Hands are invariably busy in Prévieux’s work: writing and building and knitting and drawing. Indeed, gesture has preoccupied the artist for some time. What Shall We Do Next? (2007–11) is an animated film screened from an old-fashioned overhead projector that demonstrates the hand gestures that will be needed to activate our future devices (smart phones, computers, etc.). These gestures are ‘designed’ and registered at the US patent office even before the devices on which they will be used are produced. Prévieux’s Prix Marcel Duchamp winning projects – a choreographed and spoken-word performance, an accompanying video, What Shall We Do Next? (Sequence No.2) and the video What Shall We Do Next? (Sequence No.3) (both 2014) – integrate and expand on this investigation of the role and power of ‘natural user interfaces’ in our lives.

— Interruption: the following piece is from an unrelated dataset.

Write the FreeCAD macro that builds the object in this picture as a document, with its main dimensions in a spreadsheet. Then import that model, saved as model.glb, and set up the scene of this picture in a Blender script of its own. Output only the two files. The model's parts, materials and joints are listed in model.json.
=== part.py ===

In the first performance, four dancers re-enact the gestures that have entered the vocabulary of Hollywood sci-fi films over time, such as ‘wave to activate’, ‘swipe to dismiss’, etc. In the second performance, dancers execute moves that were contested during an ownership dispute over Martha Graham’s choreographic legacy, while the third contains a live update of the archive of future gestures. As the dancers move, one of the performers recounts the facts and background information in a genial, didactic manner. The video version of What Shall We Do Next? opens with the dancers making gestures while reciting the dates when the gestures were copyrighted, and goes on to interrogate, through voice and movement, how our ‘natural’ forms of social interaction are mediated by technologies, as well as some of the more clever or ludicrous inventions meant to facilitate interaction that were never produced or marketed. Welcome to the world of control, capture, recognize and detect, where gestures are codified and owned, and where their meanings and functions become increasingly difficult to keep track of.
Julien Prévieux lives in Paris, France. In 2014, he was awarded the Prix Marcel Duchamp. His work is included in 'Shortcuts' at Centre PasquArt, Kunsthaus Centre d'Art, Biel, Switzerland, from 19 April to 14 June. His work is also currently included in group exhibitions at Kunstverein Hannover, Germany (until 25 May); Musée d'Art et d'Industrie de Saint-Etienne, France (until 15 June); Centre National d'Art Contemporain de la Villa Arson (until 1 June); and Espace de l'art concret de Mouans-Sartoux, france (until 31 May).